Exercise inputs:
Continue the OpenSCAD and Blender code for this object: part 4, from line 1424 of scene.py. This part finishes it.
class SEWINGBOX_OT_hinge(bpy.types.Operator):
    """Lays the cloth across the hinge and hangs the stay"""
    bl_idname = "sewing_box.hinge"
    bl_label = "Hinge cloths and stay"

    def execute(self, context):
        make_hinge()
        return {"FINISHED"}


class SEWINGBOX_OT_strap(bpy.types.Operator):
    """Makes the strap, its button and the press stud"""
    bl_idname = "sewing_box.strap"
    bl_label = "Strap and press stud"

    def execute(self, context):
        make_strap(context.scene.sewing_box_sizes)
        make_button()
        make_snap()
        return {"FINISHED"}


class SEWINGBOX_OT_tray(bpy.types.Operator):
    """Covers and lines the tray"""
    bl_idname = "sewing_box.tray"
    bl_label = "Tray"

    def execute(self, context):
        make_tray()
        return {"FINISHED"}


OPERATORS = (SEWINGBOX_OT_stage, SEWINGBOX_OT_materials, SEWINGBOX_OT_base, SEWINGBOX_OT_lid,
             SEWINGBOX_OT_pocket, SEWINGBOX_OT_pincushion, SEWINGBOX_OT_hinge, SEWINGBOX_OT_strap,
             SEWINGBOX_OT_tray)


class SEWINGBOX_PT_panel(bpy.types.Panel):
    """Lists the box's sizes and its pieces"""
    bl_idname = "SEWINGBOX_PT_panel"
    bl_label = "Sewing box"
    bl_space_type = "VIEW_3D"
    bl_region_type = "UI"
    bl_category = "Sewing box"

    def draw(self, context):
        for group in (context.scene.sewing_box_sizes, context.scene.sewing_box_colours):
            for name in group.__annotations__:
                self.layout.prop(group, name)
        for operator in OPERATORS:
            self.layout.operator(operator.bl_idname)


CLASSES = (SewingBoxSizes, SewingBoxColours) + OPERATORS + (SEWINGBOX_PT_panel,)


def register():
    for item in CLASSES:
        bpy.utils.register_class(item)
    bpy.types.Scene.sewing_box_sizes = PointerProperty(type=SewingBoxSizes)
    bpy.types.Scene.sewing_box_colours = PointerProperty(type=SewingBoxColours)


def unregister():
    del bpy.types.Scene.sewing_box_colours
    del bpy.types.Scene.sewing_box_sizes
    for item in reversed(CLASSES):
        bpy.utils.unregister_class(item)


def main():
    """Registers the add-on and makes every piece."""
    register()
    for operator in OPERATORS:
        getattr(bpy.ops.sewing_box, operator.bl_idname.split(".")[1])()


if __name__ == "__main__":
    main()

...

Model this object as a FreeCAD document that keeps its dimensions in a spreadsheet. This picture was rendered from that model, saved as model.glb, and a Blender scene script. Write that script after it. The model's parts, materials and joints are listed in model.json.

Work to be completed:
Give the count of lines containing "This", with no added text.

Finished answer:
2